- [Task brief]:
What is wanted is an exact restatement of the lines from the one with "on the floor." through the one with "for node in", both included, and of no other lines.

## BEGIN Record list

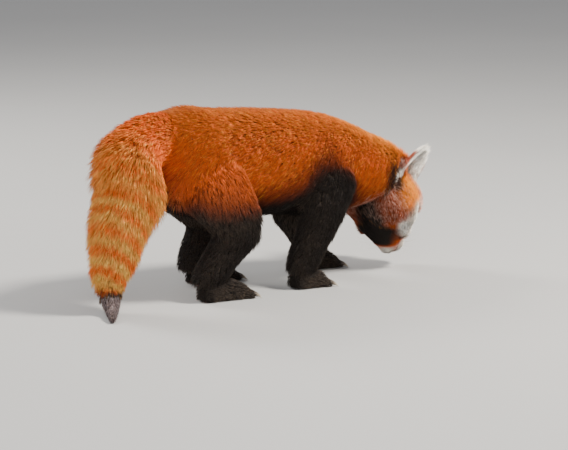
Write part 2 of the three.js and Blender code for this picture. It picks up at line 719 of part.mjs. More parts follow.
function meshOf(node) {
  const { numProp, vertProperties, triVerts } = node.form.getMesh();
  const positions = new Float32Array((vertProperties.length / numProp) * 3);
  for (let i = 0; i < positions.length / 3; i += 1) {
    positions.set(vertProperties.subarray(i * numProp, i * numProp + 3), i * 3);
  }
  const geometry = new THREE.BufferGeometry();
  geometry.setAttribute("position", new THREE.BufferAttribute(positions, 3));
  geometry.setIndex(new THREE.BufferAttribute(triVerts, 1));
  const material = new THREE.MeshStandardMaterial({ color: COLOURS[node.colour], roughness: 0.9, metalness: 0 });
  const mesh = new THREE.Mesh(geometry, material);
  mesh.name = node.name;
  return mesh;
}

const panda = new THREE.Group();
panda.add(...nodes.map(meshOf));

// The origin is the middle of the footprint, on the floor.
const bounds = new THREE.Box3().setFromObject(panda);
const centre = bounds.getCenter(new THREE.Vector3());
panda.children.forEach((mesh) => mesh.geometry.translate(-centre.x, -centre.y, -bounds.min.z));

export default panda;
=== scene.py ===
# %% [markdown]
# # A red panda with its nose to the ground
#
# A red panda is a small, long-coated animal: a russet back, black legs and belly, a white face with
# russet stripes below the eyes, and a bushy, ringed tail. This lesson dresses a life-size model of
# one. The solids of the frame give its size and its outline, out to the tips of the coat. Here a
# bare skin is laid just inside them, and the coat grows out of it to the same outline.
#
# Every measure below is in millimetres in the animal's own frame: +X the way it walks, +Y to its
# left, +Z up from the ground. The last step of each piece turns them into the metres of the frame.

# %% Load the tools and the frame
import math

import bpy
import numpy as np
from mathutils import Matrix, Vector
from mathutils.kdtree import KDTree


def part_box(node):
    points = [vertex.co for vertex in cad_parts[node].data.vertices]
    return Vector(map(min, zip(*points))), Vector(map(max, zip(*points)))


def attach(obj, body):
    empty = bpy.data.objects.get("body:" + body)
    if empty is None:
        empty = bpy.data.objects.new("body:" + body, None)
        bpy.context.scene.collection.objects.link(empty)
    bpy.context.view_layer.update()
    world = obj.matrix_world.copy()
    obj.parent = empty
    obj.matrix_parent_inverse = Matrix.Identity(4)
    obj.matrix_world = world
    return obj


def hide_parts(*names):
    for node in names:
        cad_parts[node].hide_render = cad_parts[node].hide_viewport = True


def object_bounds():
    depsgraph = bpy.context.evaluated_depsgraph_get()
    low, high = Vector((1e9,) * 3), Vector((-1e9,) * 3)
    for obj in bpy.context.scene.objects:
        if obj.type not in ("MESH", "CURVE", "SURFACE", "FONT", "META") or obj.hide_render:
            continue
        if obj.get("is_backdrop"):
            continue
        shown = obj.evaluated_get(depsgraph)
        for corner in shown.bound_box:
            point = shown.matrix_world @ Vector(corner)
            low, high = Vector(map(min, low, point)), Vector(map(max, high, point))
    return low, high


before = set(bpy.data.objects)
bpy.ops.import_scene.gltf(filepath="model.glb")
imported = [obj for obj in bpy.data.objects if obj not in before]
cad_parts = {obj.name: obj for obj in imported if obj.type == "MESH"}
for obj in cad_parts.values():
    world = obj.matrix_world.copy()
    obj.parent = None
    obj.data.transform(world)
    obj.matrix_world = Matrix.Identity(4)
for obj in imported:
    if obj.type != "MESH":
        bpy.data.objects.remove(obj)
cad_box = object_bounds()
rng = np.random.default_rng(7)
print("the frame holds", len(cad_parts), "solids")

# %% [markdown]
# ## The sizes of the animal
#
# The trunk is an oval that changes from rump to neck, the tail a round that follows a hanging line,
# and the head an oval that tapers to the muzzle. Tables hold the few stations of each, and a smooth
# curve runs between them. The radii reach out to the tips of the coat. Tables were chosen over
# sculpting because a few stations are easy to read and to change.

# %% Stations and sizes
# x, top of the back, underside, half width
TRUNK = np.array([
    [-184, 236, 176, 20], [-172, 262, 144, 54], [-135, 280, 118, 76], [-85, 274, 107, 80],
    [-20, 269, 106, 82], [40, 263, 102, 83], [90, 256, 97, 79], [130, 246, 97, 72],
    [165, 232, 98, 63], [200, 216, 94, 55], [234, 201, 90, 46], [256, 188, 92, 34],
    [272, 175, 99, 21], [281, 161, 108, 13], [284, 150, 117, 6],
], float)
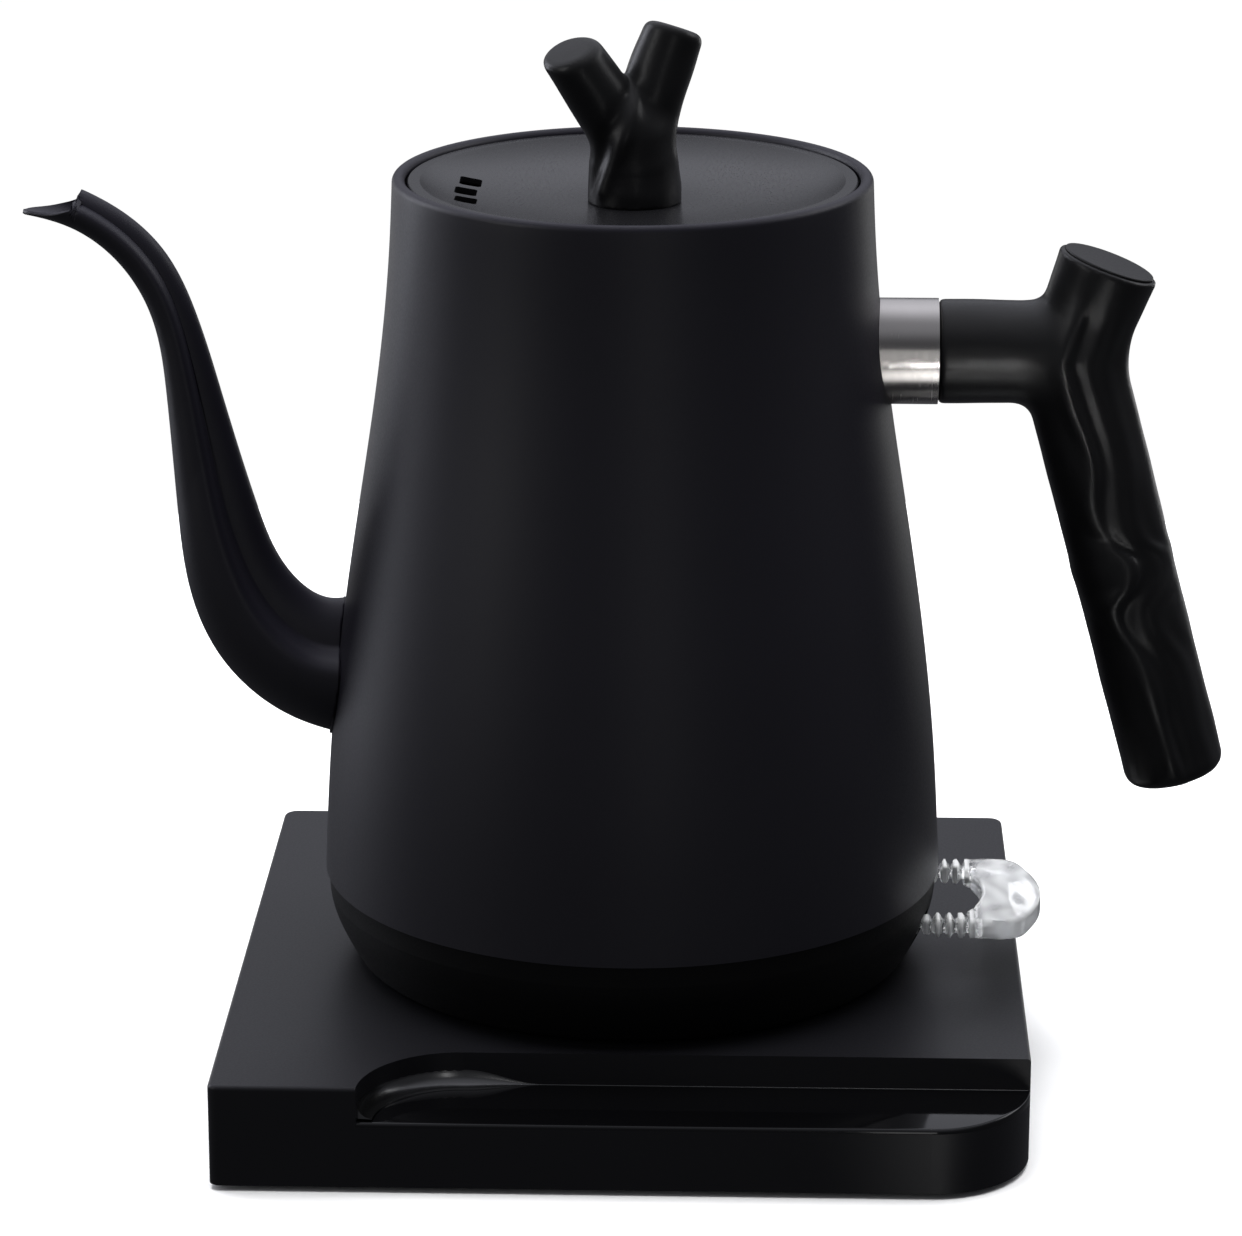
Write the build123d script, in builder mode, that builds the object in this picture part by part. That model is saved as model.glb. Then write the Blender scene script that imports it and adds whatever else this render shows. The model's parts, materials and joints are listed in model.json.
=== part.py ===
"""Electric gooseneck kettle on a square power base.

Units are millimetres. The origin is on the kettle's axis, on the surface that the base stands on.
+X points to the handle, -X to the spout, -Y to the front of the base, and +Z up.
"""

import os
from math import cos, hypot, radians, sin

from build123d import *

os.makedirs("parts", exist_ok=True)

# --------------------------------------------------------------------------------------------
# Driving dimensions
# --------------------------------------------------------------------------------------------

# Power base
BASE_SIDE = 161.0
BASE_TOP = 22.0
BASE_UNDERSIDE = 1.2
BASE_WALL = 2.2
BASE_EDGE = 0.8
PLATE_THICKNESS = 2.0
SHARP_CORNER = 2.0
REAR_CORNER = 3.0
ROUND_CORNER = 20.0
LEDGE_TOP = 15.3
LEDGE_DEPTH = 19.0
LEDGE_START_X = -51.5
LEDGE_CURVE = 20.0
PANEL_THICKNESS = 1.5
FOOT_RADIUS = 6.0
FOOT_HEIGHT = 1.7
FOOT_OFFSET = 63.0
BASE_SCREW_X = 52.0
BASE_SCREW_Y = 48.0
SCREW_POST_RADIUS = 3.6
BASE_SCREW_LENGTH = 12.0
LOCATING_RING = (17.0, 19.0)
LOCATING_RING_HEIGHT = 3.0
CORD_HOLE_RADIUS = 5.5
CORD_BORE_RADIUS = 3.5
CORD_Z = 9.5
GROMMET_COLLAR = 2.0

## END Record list

- [Response to the task]:
// The origin is the middle of the footprint, on the floor.
const bounds = new THREE.Box3().setFromObject(panda);
const centre = bounds.getCenter(new THREE.Vector3());
panda.children.forEach((mesh) => mesh.geometry.translate(-centre.x, -centre.y, -bounds.min.z));

export default panda;
=== scene.py ===
# %% [markdown]
# # A red panda with its nose to the ground
#
# A red panda is a small, long-coated animal: a russet back, black legs and belly, a white face with
# russet stripes below the eyes, and a bushy, ringed tail. This lesson dresses a life-size model of
# one. The solids of the frame give its size and its outline, out to the tips of the coat. Here a
# bare skin is laid just inside them, and the coat grows out of it to the same outline.
#
# Every measure below is in millimetres in the animal's own frame: +X the way it walks, +Y to its
# left, +Z up from the ground. The last step of each piece turns them into the metres of the frame.

# %% Load the tools and the frame
import math

import bpy
import numpy as np
from mathutils import Matrix, Vector
from mathutils.kdtree import KDTree


def part_box(node):
    points = [vertex.co for vertex in cad_parts[node].data.vertices]
    return Vector(map(min, zip(*points))), Vector(map(max, zip(*points)))


def attach(obj, body):
    empty = bpy.data.objects.get("body:" + body)
    if empty is None:
        empty = bpy.data.objects.new("body:" + body, None)
        bpy.context.scene.collection.objects.link(empty)
    bpy.context.view_layer.update()
    world = obj.matrix_world.copy()
    obj.parent = empty
    obj.matrix_parent_inverse = Matrix.Identity(4)
    obj.matrix_world = world
    return obj


def hide_parts(*names):
    for node in names:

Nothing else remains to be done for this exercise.